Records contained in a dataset
***

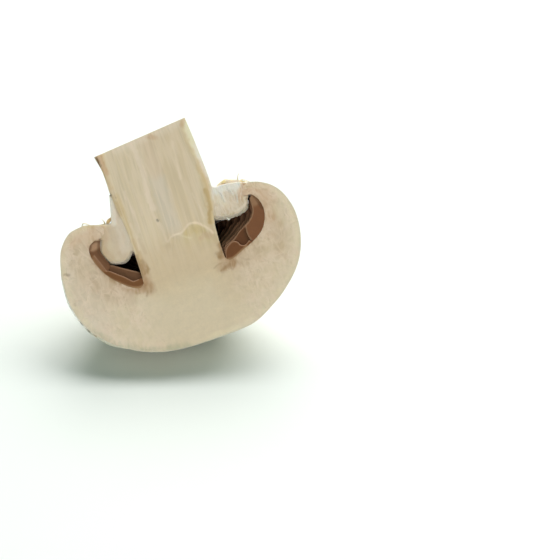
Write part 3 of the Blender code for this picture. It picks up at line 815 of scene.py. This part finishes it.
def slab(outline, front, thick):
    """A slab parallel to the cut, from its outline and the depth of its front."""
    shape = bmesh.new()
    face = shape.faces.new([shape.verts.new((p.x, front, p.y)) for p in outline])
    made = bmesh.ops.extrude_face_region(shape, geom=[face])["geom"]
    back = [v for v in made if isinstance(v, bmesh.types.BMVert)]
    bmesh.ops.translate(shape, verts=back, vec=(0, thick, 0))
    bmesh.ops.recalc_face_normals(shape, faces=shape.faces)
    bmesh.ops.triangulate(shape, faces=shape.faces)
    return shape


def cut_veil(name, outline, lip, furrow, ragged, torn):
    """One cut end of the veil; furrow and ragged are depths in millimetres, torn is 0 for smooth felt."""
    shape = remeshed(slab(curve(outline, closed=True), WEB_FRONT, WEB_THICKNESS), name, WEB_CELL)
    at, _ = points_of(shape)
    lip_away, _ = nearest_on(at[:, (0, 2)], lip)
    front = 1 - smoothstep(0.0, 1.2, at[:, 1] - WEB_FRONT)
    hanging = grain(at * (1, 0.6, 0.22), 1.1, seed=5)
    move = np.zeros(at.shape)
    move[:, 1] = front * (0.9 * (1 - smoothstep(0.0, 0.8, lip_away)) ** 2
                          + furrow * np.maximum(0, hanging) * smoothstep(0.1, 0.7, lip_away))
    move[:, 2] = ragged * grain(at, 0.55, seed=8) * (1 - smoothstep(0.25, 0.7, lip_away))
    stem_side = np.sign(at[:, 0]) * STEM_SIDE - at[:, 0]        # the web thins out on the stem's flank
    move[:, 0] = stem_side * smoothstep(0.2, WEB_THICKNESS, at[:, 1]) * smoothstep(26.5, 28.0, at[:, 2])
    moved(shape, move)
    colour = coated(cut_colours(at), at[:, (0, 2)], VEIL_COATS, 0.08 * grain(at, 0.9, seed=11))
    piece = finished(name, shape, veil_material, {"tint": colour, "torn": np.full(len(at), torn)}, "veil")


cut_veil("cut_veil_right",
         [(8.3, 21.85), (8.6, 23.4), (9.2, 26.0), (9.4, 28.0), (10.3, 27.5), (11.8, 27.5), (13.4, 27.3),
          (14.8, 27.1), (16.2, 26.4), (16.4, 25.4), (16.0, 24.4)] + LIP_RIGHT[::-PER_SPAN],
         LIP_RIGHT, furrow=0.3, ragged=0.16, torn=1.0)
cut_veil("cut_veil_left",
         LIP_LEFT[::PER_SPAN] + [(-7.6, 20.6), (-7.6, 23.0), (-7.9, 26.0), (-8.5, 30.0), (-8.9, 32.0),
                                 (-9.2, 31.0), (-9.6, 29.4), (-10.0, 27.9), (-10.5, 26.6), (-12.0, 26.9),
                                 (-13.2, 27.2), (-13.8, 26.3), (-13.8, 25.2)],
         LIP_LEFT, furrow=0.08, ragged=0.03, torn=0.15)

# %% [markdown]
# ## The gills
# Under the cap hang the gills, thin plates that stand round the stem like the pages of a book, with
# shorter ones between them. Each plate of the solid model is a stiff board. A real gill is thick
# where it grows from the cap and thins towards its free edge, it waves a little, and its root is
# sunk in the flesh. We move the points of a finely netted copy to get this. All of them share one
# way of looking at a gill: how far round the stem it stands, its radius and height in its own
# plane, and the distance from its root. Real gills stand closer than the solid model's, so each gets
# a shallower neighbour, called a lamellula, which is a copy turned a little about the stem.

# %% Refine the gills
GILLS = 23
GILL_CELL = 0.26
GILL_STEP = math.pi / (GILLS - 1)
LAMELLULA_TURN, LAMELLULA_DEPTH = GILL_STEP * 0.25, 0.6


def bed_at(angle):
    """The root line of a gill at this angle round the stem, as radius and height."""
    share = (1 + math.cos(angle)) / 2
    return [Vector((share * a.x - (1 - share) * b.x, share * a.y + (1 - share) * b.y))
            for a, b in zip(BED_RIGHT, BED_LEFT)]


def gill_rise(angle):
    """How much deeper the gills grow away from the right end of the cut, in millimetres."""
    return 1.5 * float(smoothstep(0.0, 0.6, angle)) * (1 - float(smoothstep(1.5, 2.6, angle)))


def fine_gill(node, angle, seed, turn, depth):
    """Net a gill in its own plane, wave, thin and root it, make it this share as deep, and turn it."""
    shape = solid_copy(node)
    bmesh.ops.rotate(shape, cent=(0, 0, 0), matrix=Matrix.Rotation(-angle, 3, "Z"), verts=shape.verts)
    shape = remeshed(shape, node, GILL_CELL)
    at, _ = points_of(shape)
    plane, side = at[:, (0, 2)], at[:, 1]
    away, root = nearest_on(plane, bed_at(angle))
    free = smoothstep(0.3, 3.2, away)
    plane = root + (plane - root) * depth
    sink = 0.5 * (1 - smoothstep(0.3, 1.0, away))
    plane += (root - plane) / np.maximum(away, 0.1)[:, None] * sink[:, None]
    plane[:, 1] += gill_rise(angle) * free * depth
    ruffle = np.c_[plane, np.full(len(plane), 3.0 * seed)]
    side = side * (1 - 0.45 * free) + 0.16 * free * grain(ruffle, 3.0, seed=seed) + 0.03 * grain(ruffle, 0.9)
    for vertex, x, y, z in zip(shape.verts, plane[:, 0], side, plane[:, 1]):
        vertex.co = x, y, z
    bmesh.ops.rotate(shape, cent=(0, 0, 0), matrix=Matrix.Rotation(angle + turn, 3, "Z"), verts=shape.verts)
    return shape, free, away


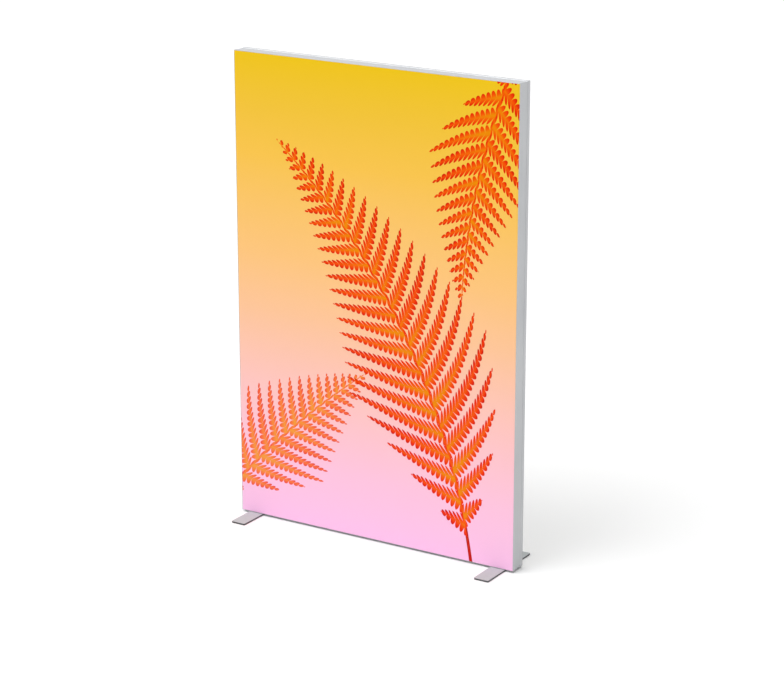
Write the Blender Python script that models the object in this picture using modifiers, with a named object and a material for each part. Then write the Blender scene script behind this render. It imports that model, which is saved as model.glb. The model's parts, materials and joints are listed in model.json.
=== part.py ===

***

* **EXERCISE PROMPT**:
Reproduce the entire listing word for word.

* **REPLY**:
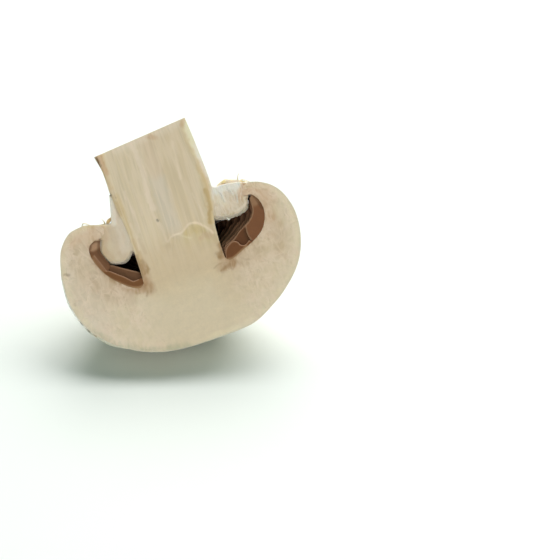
Write part 3 of the Blender code for this picture. It picks up at line 815 of scene.py. This part finishes it.
def slab(outline, front, thick):
    """A slab parallel to the cut, from its outline and the depth of its front."""
    shape = bmesh.new()
    face = shape.faces.new([shape.verts.new((p.x, front, p.y)) for p in outline])
    made = bmesh.ops.extrude_face_region(shape, geom=[face])["geom"]
    back = [v for v in made if isinstance(v, bmesh.types.BMVert)]
    bmesh.ops.translate(shape, verts=back, vec=(0, thick, 0))
    bmesh.ops.recalc_face_normals(shape, faces=shape.faces)
    bmesh.ops.triangulate(shape, faces=shape.faces)
    return shape


def cut_veil(name, outline, lip, furrow, ragged, torn):
    """One cut end of the veil; furrow and ragged are depths in millimetres, torn is 0 for smooth felt."""
    shape = remeshed(slab(curve(outline, closed=True), WEB_FRONT, WEB_THICKNESS), name, WEB_CELL)
    at, _ = points_of(shape)
    lip_away, _ = nearest_on(at[:, (0, 2)], lip)
    front = 1 - smoothstep(0.0, 1.2, at[:, 1] - WEB_FRONT)
    hanging = grain(at * (1, 0.6, 0.22), 1.1, seed=5)
    move = np.zeros(at.shape)
    move[:, 1] = front * (0.9 * (1 - smoothstep(0.0, 0.8, lip_away)) ** 2
                          + furrow * np.maximum(0, hanging) * smoothstep(0.1, 0.7, lip_away))
    move[:, 2] = ragged * grain(at, 0.55, seed=8) * (1 - smoothstep(0.25, 0.7, lip_away))
    stem_side = np.sign(at[:, 0]) * STEM_SIDE - at[:, 0]        # the web thins out on the stem's flank
    move[:, 0] = stem_side * smoothstep(0.2, WEB_THICKNESS, at[:, 1]) * smoothstep(26.5, 28.0, at[:, 2])
    moved(shape, move)
    colour = coated(cut_colours(at), at[:, (0, 2)], VEIL_COATS, 0.08 * grain(at, 0.9, seed=11))
    piece = finished(name, shape, veil_material, {"tint": colour, "torn": np.full(len(at), torn)}, "veil")


cut_veil("cut_veil_right",
         [(8.3, 21.85), (8.6, 23.4), (9.2, 26.0), (9.4, 28.0), (10.3, 27.5), (11.8, 27.5), (13.4, 27.3),
          (14.8, 27.1), (16.2, 26.4), (16.4, 25.4), (16.0, 24.4)] + LIP_RIGHT[::-PER_SPAN],
         LIP_RIGHT, furrow=0.3, ragged=0.16, torn=1.0)
cut_veil("cut_veil_left",
         LIP_LEFT[::PER_SPAN] + [(-7.6, 20.6), (-7.6, 23.0), (-7.9, 26.0), (-8.5, 30.0), (-8.9, 32.0),
                                 (-9.2, 31.0), (-9.6, 29.4), (-10.0, 27.9), (-10.5, 26.6), (-12.0, 26.9),
                                 (-13.2, 27.2), (-13.8, 26.3), (-13.8, 25.2)],
         LIP_LEFT, furrow=0.08, ragged=0.03, torn=0.15)

# %% [markdown]
# ## The gills
# Under the cap hang the gills, thin plates that stand round the stem like the pages of a book, with
# shorter ones between them. Each plate of the solid model is a stiff board. A real gill is thick
# where it grows from the cap and thins towards its free edge, it waves a little, and its root is
# sunk in the flesh. We move the points of a finely netted copy to get this. All of them share one
# way of looking at a gill: how far round the stem it stands, its radius and height in its own
# plane, and the distance from its root. Real gills stand closer than the solid model's, so each gets
# a shallower neighbour, called a lamellula, which is a copy turned a little about the stem.

# %% Refine the gills
GILLS = 23
GILL_CELL = 0.26
GILL_STEP = math.pi / (GILLS - 1)
LAMELLULA_TURN, LAMELLULA_DEPTH = GILL_STEP * 0.25, 0.6


def bed_at(angle):
    """The root line of a gill at this angle round the stem, as radius and height."""
    share = (1 + math.cos(angle)) / 2
    return [Vector((share * a.x - (1 - share) * b.x, share * a.y + (1 - share) * b.y))
            for a, b in zip(BED_RIGHT, BED_LEFT)]


def gill_rise(angle):
    """How much deeper the gills grow away from the right end of the cut, in millimetres."""
    return 1.5 * float(smoothstep(0.0, 0.6, angle)) * (1 - float(smoothstep(1.5, 2.6, angle)))


def fine_gill(node, angle, seed, turn, depth):
    """Net a gill in its own plane, wave, thin and root it, make it this share as deep, and turn it."""
    shape = solid_copy(node)
    bmesh.ops.rotate(shape, cent=(0, 0, 0), matrix=Matrix.Rotation(-angle, 3, "Z"), verts=shape.verts)
    shape = remeshed(shape, node, GILL_CELL)
    at, _ = points_of(shape)
    plane, side = at[:, (0, 2)], at[:, 1]
    away, root = nearest_on(plane, bed_at(angle))
    free = smoothstep(0.3, 3.2, away)
    plane = root + (plane - root) * depth
    sink = 0.5 * (1 - smoothstep(0.3, 1.0, away))
    plane += (root - plane) / np.maximum(away, 0.1)[:, None] * sink[:, None]
    plane[:, 1] += gill_rise(angle) * free * depth
    ruffle = np.c_[plane, np.full(len(plane), 3.0 * seed)]
    side = side * (1 - 0.45 * free) + 0.16 * free * grain(ruffle, 3.0, seed=seed) + 0.03 * grain(ruffle, 0.9)
    for vertex, x, y, z in zip(shape.verts, plane[:, 0], side, plane[:, 1]):
        vertex.co = x, y, z
    bmesh.ops.rotate(shape, cent=(0, 0, 0), matrix=Matrix.Rotation(angle + turn, 3, "Z"), verts=shape.verts)
    return shape, free, away


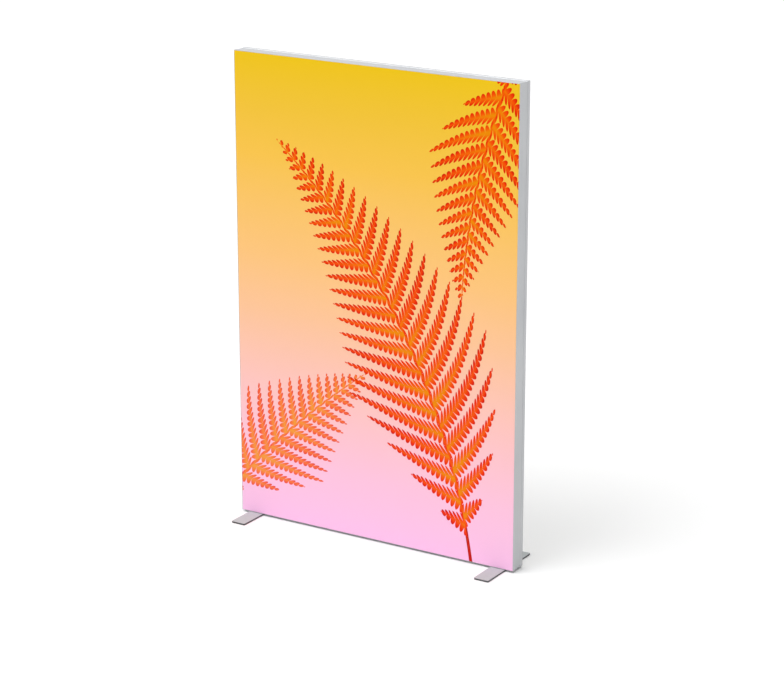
Write the Blender Python script that models the object in this picture using modifiers, with a named object and a material for each part. Then write the Blender scene script behind this render. It imports that model, which is saved as model.glb. The model's parts, materials and joints are listed in model.json.
=== part.py ===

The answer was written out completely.